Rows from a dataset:
--- --- ---

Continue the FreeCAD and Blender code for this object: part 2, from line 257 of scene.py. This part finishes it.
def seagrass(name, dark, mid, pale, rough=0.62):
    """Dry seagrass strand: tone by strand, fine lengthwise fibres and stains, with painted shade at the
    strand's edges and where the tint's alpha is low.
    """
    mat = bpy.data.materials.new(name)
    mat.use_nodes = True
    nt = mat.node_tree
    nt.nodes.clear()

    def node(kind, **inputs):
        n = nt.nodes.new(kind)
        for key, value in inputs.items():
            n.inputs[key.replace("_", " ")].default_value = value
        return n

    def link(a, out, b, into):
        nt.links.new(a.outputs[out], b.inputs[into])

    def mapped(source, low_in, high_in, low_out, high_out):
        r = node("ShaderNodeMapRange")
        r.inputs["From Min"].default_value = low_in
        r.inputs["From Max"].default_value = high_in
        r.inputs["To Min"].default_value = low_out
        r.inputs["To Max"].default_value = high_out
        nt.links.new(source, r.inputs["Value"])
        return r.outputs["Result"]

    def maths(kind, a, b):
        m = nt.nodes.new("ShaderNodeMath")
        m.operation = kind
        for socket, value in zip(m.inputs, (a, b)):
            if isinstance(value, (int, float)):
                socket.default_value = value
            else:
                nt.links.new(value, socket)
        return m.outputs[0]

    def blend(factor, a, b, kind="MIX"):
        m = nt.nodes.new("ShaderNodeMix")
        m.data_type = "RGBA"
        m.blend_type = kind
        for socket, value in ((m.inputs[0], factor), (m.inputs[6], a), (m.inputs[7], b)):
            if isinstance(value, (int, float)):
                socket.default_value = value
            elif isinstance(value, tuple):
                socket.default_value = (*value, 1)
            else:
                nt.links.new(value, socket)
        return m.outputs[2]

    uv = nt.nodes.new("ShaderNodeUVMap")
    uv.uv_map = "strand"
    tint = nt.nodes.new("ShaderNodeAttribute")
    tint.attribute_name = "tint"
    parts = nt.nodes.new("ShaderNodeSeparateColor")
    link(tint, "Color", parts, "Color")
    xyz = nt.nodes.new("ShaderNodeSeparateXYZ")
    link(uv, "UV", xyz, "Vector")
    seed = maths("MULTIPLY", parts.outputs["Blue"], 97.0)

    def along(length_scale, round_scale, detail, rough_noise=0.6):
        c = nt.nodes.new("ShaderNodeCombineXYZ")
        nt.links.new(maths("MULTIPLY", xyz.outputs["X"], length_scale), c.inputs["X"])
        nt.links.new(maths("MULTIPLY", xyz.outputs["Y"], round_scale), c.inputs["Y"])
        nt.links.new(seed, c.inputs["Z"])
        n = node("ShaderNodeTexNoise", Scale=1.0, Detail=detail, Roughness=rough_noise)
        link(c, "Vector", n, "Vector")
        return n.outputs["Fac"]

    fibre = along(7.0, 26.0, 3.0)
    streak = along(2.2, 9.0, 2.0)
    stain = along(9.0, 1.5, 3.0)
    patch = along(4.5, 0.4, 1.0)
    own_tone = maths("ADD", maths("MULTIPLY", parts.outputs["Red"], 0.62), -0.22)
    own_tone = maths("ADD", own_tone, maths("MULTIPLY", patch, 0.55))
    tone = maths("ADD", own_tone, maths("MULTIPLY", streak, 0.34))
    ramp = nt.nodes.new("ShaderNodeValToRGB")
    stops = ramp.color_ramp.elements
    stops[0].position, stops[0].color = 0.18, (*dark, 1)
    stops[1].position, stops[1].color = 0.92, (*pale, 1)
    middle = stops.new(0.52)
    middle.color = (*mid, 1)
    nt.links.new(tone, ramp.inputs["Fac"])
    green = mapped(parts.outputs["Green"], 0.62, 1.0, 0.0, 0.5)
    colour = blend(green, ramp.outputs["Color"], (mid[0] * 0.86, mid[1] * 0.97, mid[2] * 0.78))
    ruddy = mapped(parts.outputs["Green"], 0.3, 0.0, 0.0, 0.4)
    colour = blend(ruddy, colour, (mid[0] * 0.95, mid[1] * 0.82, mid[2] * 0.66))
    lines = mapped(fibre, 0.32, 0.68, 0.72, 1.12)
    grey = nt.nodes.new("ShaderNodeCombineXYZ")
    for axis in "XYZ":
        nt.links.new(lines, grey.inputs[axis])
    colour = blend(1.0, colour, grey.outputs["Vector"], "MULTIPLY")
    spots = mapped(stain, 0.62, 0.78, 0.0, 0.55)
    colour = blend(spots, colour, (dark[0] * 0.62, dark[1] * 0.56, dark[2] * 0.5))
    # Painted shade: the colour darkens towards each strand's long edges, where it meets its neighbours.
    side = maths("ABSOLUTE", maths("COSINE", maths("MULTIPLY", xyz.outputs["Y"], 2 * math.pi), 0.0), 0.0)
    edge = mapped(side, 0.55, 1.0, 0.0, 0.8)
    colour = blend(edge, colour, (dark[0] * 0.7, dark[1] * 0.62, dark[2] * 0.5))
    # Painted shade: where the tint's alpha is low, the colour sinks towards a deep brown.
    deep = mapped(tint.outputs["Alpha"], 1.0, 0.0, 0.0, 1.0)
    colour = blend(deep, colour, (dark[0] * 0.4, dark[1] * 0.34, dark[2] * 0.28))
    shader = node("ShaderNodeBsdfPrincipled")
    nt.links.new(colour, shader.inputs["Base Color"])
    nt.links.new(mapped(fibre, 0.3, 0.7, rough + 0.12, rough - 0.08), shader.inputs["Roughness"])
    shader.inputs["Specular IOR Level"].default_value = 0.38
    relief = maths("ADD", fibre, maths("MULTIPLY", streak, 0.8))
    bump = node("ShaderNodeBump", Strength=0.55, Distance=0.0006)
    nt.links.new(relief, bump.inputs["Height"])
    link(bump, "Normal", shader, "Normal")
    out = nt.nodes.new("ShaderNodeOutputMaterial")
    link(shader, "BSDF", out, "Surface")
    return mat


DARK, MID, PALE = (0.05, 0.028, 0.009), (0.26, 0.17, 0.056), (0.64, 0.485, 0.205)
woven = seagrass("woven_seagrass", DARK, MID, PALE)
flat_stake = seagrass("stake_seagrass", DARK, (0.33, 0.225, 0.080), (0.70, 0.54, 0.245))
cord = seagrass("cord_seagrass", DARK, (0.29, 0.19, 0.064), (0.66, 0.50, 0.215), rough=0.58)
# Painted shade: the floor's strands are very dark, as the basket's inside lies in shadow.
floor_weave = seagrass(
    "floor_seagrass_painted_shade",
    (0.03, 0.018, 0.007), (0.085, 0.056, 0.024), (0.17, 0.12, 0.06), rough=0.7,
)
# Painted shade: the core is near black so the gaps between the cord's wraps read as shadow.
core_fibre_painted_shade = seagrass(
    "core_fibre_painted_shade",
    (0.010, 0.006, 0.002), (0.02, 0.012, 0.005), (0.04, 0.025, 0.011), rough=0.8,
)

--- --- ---

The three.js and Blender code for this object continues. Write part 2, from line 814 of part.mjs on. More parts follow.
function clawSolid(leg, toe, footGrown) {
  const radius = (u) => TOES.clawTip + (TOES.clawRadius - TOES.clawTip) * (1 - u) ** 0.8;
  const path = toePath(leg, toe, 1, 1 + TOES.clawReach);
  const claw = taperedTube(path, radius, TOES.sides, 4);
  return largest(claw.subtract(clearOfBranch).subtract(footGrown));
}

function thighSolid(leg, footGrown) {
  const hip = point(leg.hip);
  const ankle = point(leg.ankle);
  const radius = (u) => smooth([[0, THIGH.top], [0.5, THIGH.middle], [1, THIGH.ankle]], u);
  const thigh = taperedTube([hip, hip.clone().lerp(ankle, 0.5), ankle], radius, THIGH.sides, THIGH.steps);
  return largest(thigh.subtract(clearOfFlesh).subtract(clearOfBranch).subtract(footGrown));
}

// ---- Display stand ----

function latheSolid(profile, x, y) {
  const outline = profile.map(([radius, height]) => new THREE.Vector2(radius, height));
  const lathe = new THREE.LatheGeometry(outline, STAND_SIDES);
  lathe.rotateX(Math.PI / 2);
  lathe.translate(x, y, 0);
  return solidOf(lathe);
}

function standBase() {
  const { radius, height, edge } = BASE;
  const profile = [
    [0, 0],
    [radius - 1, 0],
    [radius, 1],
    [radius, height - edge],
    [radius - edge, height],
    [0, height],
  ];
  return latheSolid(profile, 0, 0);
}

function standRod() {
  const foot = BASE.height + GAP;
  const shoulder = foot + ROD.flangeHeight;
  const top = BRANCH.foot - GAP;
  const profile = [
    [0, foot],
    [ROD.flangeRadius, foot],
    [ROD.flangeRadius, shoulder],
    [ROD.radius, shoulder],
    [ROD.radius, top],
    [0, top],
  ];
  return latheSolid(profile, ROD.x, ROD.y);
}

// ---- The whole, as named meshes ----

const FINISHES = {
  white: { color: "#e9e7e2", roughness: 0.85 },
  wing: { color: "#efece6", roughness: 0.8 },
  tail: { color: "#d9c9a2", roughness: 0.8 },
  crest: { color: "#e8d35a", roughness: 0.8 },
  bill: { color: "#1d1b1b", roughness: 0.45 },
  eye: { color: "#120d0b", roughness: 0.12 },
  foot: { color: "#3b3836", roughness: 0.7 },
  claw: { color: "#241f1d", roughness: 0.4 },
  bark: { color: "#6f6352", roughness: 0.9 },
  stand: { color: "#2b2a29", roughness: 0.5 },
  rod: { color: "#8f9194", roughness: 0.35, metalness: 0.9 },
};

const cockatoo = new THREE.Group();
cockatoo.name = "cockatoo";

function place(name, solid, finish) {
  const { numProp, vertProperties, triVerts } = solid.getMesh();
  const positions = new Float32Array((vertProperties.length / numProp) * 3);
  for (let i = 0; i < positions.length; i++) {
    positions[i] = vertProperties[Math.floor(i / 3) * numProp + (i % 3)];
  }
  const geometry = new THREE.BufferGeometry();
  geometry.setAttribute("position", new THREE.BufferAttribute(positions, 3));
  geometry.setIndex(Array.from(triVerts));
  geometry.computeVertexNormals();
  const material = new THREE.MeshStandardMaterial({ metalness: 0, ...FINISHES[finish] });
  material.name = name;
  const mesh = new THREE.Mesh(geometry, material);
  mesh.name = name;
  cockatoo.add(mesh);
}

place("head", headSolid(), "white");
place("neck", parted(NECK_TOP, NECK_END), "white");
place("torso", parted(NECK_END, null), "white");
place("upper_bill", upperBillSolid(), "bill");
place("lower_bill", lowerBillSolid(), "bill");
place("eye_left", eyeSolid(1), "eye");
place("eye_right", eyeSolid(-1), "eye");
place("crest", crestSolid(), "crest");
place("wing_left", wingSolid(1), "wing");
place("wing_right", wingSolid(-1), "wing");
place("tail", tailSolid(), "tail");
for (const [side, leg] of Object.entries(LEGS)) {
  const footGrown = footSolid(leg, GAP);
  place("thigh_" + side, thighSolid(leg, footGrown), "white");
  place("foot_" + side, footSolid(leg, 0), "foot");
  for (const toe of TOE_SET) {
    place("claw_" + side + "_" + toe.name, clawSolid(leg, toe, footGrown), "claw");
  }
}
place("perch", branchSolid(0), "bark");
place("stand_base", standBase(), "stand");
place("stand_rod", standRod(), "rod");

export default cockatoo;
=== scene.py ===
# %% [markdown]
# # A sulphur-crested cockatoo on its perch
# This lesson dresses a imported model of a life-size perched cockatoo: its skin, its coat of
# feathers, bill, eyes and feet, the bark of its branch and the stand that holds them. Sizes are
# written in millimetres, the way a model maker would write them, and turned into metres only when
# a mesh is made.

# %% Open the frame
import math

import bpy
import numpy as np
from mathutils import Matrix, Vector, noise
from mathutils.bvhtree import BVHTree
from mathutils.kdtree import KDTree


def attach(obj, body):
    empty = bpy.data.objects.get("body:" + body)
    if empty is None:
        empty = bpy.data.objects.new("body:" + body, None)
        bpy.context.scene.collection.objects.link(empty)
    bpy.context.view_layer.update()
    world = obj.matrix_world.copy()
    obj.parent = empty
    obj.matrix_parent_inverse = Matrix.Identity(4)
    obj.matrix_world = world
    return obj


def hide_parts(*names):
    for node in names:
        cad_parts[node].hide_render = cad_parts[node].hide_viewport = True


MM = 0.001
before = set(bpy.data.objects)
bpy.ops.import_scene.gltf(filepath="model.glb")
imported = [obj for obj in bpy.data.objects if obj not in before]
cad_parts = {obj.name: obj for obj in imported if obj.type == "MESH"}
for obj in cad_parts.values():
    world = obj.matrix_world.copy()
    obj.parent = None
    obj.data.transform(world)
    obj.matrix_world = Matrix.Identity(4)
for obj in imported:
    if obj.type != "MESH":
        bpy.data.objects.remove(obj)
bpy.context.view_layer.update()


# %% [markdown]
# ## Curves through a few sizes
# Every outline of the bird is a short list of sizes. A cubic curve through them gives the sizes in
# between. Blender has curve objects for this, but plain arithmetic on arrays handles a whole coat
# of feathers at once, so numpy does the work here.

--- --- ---

GOAL: Among the lines of the material, find those that hold the word "cockatoo" and copy them.

FULL SOLUTION:
const cockatoo = new THREE.Group();
cockatoo.name = "cockatoo";
  cockatoo.add(mesh);
export default cockatoo;
# # A sulphur-crested cockatoo on its perch
# This lesson dresses a imported model of a life-size perched cockatoo: its skin, its coat of